In Al Zahra, some people welcomed the presence of the extremist patrols. "They are showing good intentions," said Zahwa Ghouile, working in a patisserie. "I feel like I am protected." But others were less sure. In Wardieh, Karim Razouane, an engineering student, said that he had seen a gang of men from Ansar Al Sharia, with bushy beards and sticks and swords "as long as my arm", detain a man from his neighbourhood without good reason. A fight ensued between residents and the patrol, which was eventually broken up by police.
"When I saw this, I was pessimistic about the future of my country," he said. Now, a team of people from his neighbourhood has formed yet another patrol, guarding against their unwelcome self-appointed guardians.
Aaron Y Zelin, of the Washington Institute for Near East Policy, said that Ansar Al Sharia's action is more likely to be a self-promotion exercise that a serious attempt to combat violence. They may be preparing for a split within Ennahda, he said in a report on Monday, and, "co-opting hardliners who are perplexed by the draft constitution's concessions to secularists and the perceived moderate stances of Prime Minister Hamadi Jebali".
Neither Islamists' nor the Leagues' patrols seem likely to shore up faith in Tunisian state institutions.
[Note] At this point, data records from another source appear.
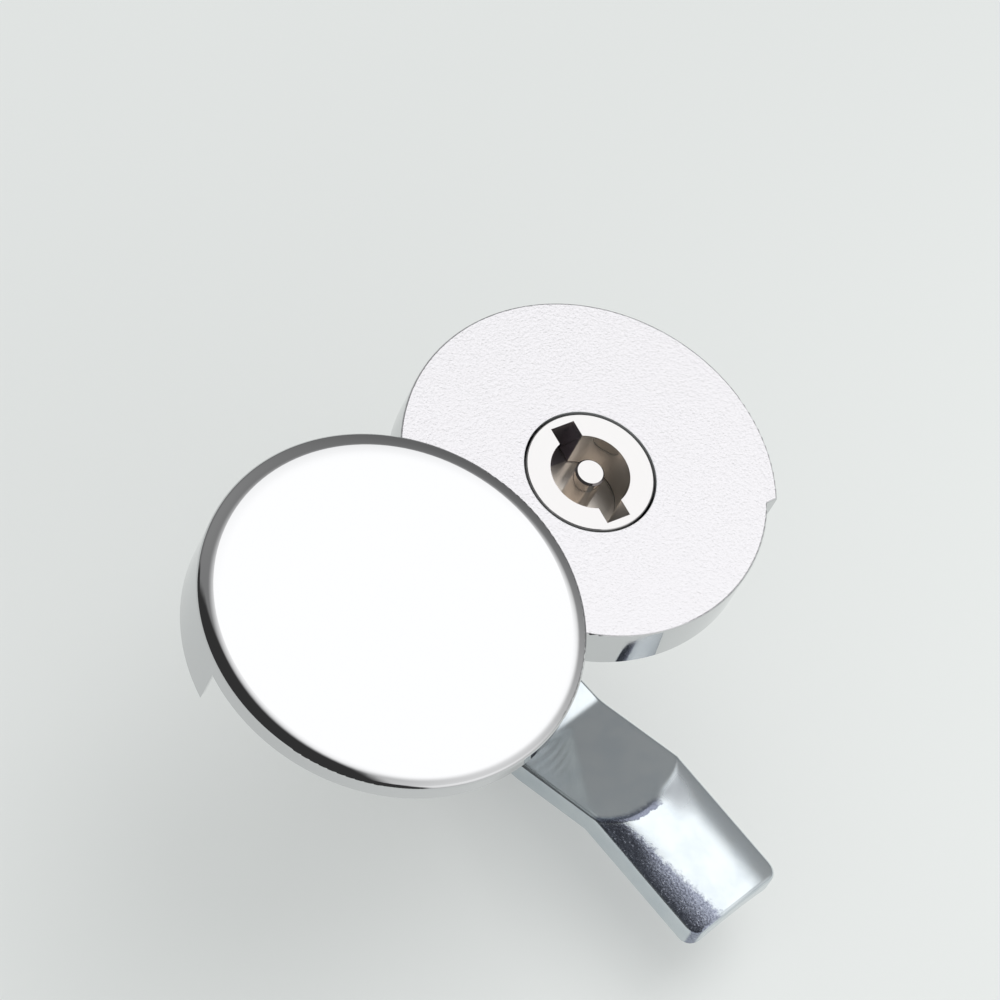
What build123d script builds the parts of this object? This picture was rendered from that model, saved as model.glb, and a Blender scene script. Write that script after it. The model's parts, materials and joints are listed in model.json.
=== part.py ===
"""Quarter-turn cam lock with a swing-aside round cover, millimetres.

The origin is the centre of the rosette's rear face, where the panel lies.
+Z runs along the lock's axis towards the front, and +Y points to the cover's pivot.
The cover is drawn closed and then swung open, which is how it rests.
"""
import os
from math import atan2, cos, degrees, radians, sin, sqrt, tan

from build123d import *

# Rosette and its cover
rosette_height = 6.75
rosette_edge = 0.25
rosette_rim = 1.27            # metal left between the pivot's pocket and the rosette's edge
seat_step = 1.3               # the rosette is this much smaller where the skirt closes round it
seat_first_angle = 120.0      # measured from +X, seen from the front
seat_last_angle = 240.3
step_slant_angle = 2.0        # each step's inner corner lies this far inside its outer one
skirt_clearance = 0.25
skirt_end_gap = 0.5           # degrees, between the skirt's ends and the two steps
skirt_drop = 5.9
cover_gap = 0.25
cover_height = 3.0
cover_buffed_width = 2.5      # buffing rounded the top a little before the rim begins
cover_buffed_angle = 4.0
cover_edge_width = 2.0        # the rim is a flat arc that ends in a small one, the nose
cover_edge_depth = 1.0
cover_edge_nose = 0.6
cover_top_wall = 1.7
cover_rim_wall = 2.4
cover_rib_width = 1.3
cover_rib_turns = (-125.0, -90.0, -55.0)

# Cover pivot
cover_swing = 152.5
pivot_boss_radius = 3.0
pivot_hub_width = 3.2         # of the cover's full-height metal round the boss
pivot_running_gap = 0.05
bush_wall = 1.05
bush_flange_width = 1.1
bush_flange_height = 1.0
bush_flange_rise = 0.2
pocket_depth = 3.2
pocket_wall = 0.83            # between the pocket's ledge and the gasket's groove
stop_plate_rim = 0.8
stop_plate_gap = 0.25
stop_plate_height = 1.0
stop_tab_length = 0.7
stop_tab_angle = 48.0
stop_margin = 3.0
boss_flat_cut = 0.8
disc_spring_height = 0.6
disc_spring_wall = 0.3
disc_spring_gap = 0.15
pivot_screw_wall = 1.5        # of the boss round its tapped hole
pivot_screw_head_radius = 2.9
pivot_screw_head_height = 1.2
pivot_screw_length = 6.0
pivot_screw_end_gap = 0.5
pivot_screw_rounding = 0.54
pivot_recess_width = 0.7
pivot_recess_depth = 0.72

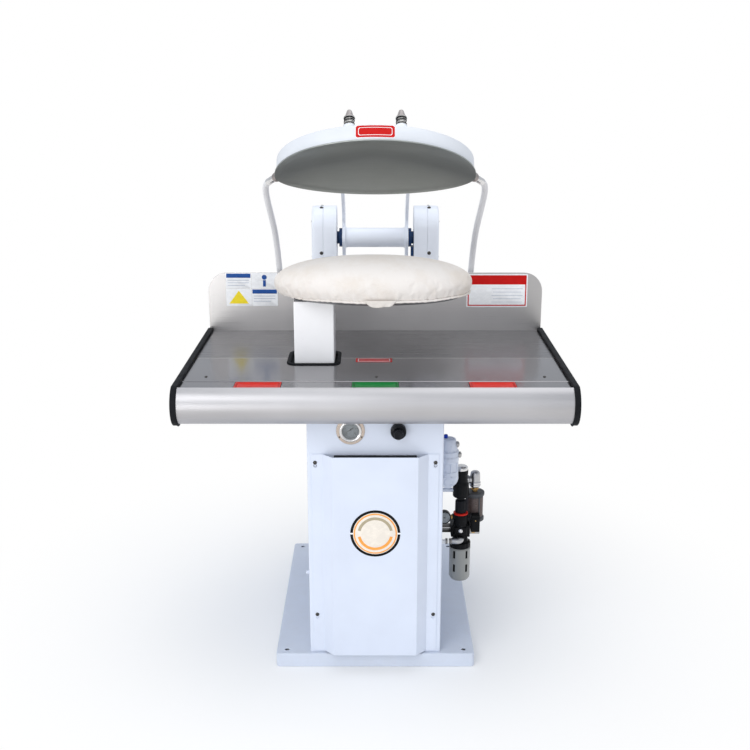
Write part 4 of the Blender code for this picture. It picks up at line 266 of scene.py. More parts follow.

Mr Kenno, from the local Leagues of the Protection of the Revolution branch, said that he coordinated with the police on their patrols, but this was denied by an officer in a nearby police station.
The officer, who would give only his first name of Fathi, said that it was impossible that the police would work with such groups. "We don't coordinate or cooperate with anyone, because we are the only security system in the country," he said. "They do not have the right to do it," he went on. "We are totally against what they are doing."